■ Problem to work on
Write the data out again in full, with no departure from the original.

■ Collected data

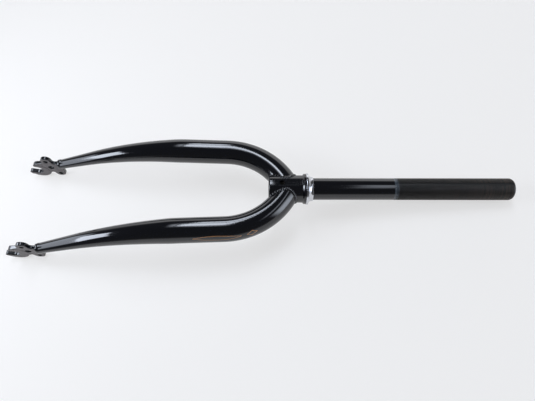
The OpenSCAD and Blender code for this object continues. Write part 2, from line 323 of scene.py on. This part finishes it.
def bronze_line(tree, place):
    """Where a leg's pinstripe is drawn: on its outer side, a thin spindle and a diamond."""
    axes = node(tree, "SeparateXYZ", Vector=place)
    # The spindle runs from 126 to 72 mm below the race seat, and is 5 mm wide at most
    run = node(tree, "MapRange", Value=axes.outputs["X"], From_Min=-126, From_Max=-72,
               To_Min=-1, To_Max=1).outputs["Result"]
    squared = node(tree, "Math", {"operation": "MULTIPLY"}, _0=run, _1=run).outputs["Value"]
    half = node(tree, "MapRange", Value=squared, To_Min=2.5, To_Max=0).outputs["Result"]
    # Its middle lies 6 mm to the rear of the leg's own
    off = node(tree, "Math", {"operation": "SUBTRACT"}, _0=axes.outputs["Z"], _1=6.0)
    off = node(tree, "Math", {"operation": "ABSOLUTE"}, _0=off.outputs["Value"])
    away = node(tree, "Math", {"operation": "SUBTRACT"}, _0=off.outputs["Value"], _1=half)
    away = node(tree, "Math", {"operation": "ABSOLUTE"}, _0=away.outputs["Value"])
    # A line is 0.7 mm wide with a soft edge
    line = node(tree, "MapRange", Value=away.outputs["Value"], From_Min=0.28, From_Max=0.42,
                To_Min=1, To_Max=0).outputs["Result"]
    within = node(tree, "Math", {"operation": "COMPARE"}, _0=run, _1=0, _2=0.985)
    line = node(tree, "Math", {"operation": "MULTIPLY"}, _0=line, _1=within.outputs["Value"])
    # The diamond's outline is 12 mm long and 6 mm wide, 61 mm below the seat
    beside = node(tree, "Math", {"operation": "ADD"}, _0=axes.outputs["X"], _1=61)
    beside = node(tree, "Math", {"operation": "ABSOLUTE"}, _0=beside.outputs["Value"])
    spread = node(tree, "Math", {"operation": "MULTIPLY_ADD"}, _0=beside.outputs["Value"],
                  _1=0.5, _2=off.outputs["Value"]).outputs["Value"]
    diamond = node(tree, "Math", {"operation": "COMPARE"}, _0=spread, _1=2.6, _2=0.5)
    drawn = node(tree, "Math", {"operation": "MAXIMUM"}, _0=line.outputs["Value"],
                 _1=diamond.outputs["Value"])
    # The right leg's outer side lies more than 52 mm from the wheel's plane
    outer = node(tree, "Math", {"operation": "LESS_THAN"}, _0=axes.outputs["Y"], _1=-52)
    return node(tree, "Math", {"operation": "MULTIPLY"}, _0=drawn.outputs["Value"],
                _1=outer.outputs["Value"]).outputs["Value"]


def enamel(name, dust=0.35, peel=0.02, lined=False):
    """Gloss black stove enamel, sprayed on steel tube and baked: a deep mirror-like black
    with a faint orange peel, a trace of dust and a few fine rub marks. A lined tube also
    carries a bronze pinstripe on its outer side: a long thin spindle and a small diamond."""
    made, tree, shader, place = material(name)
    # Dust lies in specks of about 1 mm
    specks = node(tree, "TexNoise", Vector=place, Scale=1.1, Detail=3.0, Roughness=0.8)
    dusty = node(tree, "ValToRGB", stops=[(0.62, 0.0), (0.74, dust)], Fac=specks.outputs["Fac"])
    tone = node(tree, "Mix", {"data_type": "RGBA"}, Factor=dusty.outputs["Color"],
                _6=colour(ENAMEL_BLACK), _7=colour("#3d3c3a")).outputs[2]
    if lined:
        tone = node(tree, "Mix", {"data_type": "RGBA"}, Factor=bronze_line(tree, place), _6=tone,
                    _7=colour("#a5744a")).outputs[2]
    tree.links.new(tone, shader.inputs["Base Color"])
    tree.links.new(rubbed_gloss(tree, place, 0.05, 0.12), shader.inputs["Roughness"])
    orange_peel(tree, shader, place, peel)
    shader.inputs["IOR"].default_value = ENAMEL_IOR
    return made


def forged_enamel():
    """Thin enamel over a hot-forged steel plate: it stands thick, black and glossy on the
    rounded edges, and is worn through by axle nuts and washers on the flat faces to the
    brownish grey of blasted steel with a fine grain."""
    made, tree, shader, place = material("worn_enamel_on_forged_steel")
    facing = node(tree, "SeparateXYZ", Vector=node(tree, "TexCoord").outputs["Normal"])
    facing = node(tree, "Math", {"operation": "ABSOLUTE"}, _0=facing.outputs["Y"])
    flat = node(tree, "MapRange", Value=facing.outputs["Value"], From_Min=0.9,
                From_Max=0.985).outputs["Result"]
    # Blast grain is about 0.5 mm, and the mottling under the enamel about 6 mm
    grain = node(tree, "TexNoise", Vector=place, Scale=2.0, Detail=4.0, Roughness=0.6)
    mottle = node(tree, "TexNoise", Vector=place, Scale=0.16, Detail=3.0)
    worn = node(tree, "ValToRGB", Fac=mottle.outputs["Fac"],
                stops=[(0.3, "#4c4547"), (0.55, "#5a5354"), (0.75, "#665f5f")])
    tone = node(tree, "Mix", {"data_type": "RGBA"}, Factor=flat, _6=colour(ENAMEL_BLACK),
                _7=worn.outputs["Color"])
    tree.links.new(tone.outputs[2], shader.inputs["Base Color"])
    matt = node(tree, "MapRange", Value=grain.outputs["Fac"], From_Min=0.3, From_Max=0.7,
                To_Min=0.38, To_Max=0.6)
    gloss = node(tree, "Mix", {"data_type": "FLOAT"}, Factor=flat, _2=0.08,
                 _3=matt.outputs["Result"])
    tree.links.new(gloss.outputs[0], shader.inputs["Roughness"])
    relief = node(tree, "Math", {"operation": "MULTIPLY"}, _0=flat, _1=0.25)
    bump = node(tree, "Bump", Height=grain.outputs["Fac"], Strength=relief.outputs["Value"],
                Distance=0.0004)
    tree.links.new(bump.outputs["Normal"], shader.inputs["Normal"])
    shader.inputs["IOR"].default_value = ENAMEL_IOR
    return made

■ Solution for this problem
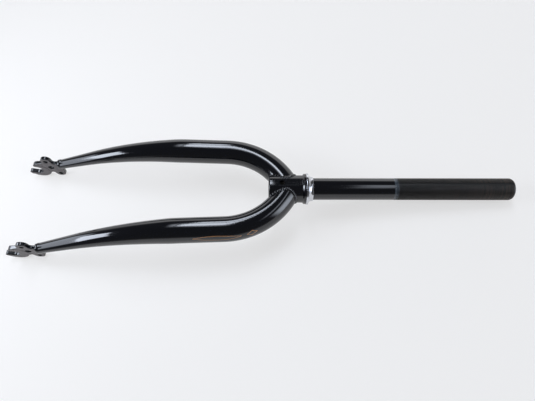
The OpenSCAD and Blender code for this object continues. Write part 2, from line 323 of scene.py on. This part finishes it.
def bronze_line(tree, place):
    """Where a leg's pinstripe is drawn: on its outer side, a thin spindle and a diamond."""
    axes = node(tree, "SeparateXYZ", Vector=place)
    # The spindle runs from 126 to 72 mm below the race seat, and is 5 mm wide at most
    run = node(tree, "MapRange", Value=axes.outputs["X"], From_Min=-126, From_Max=-72,
               To_Min=-1, To_Max=1).outputs["Result"]
    squared = node(tree, "Math", {"operation": "MULTIPLY"}, _0=run, _1=run).outputs["Value"]
    half = node(tree, "MapRange", Value=squared, To_Min=2.5, To_Max=0).outputs["Result"]
    # Its middle lies 6 mm to the rear of the leg's own
    off = node(tree, "Math", {"operation": "SUBTRACT"}, _0=axes.outputs["Z"], _1=6.0)
    off = node(tree, "Math", {"operation": "ABSOLUTE"}, _0=off.outputs["Value"])
    away = node(tree, "Math", {"operation": "SUBTRACT"}, _0=off.outputs["Value"], _1=half)
    away = node(tree, "Math", {"operation": "ABSOLUTE"}, _0=away.outputs["Value"])
    # A line is 0.7 mm wide with a soft edge
    line = node(tree, "MapRange", Value=away.outputs["Value"], From_Min=0.28, From_Max=0.42,
                To_Min=1, To_Max=0).outputs["Result"]
    within = node(tree, "Math", {"operation": "COMPARE"}, _0=run, _1=0, _2=0.985)
    line = node(tree, "Math", {"operation": "MULTIPLY"}, _0=line, _1=within.outputs["Value"])
    # The diamond's outline is 12 mm long and 6 mm wide, 61 mm below the seat
    beside = node(tree, "Math", {"operation": "ADD"}, _0=axes.outputs["X"], _1=61)
    beside = node(tree, "Math", {"operation": "ABSOLUTE"}, _0=beside.outputs["Value"])
    spread = node(tree, "Math", {"operation": "MULTIPLY_ADD"}, _0=beside.outputs["Value"],
                  _1=0.5, _2=off.outputs["Value"]).outputs["Value"]
    diamond = node(tree, "Math", {"operation": "COMPARE"}, _0=spread, _1=2.6, _2=0.5)
    drawn = node(tree, "Math", {"operation": "MAXIMUM"}, _0=line.outputs["Value"],
                 _1=diamond.outputs["Value"])
    # The right leg's outer side lies more than 52 mm from the wheel's plane
    outer = node(tree, "Math", {"operation": "LESS_THAN"}, _0=axes.outputs["Y"], _1=-52)
    return node(tree, "Math", {"operation": "MULTIPLY"}, _0=drawn.outputs["Value"],
                _1=outer.outputs["Value"]).outputs["Value"]


def enamel(name, dust=0.35, peel=0.02, lined=False):
    """Gloss black stove enamel, sprayed on steel tube and baked: a deep mirror-like black
    with a faint orange peel, a trace of dust and a few fine rub marks. A lined tube also
    carries a bronze pinstripe on its outer side: a long thin spindle and a small diamond."""
    made, tree, shader, place = material(name)
    # Dust lies in specks of about 1 mm
    specks = node(tree, "TexNoise", Vector=place, Scale=1.1, Detail=3.0, Roughness=0.8)
    dusty = node(tree, "ValToRGB", stops=[(0.62, 0.0), (0.74, dust)], Fac=specks.outputs["Fac"])
    tone = node(tree, "Mix", {"data_type": "RGBA"}, Factor=dusty.outputs["Color"],
                _6=colour(ENAMEL_BLACK), _7=colour("#3d3c3a")).outputs[2]
    if lined:
        tone = node(tree, "Mix", {"data_type": "RGBA"}, Factor=bronze_line(tree, place), _6=tone,
                    _7=colour("#a5744a")).outputs[2]
    tree.links.new(tone, shader.inputs["Base Color"])
    tree.links.new(rubbed_gloss(tree, place, 0.05, 0.12), shader.inputs["Roughness"])
    orange_peel(tree, shader, place, peel)
    shader.inputs["IOR"].default_value = ENAMEL_IOR
    return made


def forged_enamel():
    """Thin enamel over a hot-forged steel plate: it stands thick, black and glossy on the
    rounded edges, and is worn through by axle nuts and washers on the flat faces to the
    brownish grey of blasted steel with a fine grain."""
    made, tree, shader, place = material("worn_enamel_on_forged_steel")
    facing = node(tree, "SeparateXYZ", Vector=node(tree, "TexCoord").outputs["Normal"])
    facing = node(tree, "Math", {"operation": "ABSOLUTE"}, _0=facing.outputs["Y"])
    flat = node(tree, "MapRange", Value=facing.outputs["Value"], From_Min=0.9,
                From_Max=0.985).outputs["Result"]
    # Blast grain is about 0.5 mm, and the mottling under the enamel about 6 mm
    grain = node(tree, "TexNoise", Vector=place, Scale=2.0, Detail=4.0, Roughness=0.6)
    mottle = node(tree, "TexNoise", Vector=place, Scale=0.16, Detail=3.0)
    worn = node(tree, "ValToRGB", Fac=mottle.outputs["Fac"],
                stops=[(0.3, "#4c4547"), (0.55, "#5a5354"), (0.75, "#665f5f")])
    tone = node(tree, "Mix", {"data_type": "RGBA"}, Factor=flat, _6=colour(ENAMEL_BLACK),
                _7=worn.outputs["Color"])
    tree.links.new(tone.outputs[2], shader.inputs["Base Color"])
    matt = node(tree, "MapRange", Value=grain.outputs["Fac"], From_Min=0.3, From_Max=0.7,
                To_Min=0.38, To_Max=0.6)
    gloss = node(tree, "Mix", {"data_type": "FLOAT"}, Factor=flat, _2=0.08,
                 _3=matt.outputs["Result"])
    tree.links.new(gloss.outputs[0], shader.inputs["Roughness"])
    relief = node(tree, "Math", {"operation": "MULTIPLY"}, _0=flat, _1=0.25)
    bump = node(tree, "Bump", Height=grain.outputs["Fac"], Strength=relief.outputs["Value"],
                Distance=0.0004)
    tree.links.new(bump.outputs["Normal"], shader.inputs["Normal"])
    shader.inputs["IOR"].default_value = ENAMEL_IOR
    return made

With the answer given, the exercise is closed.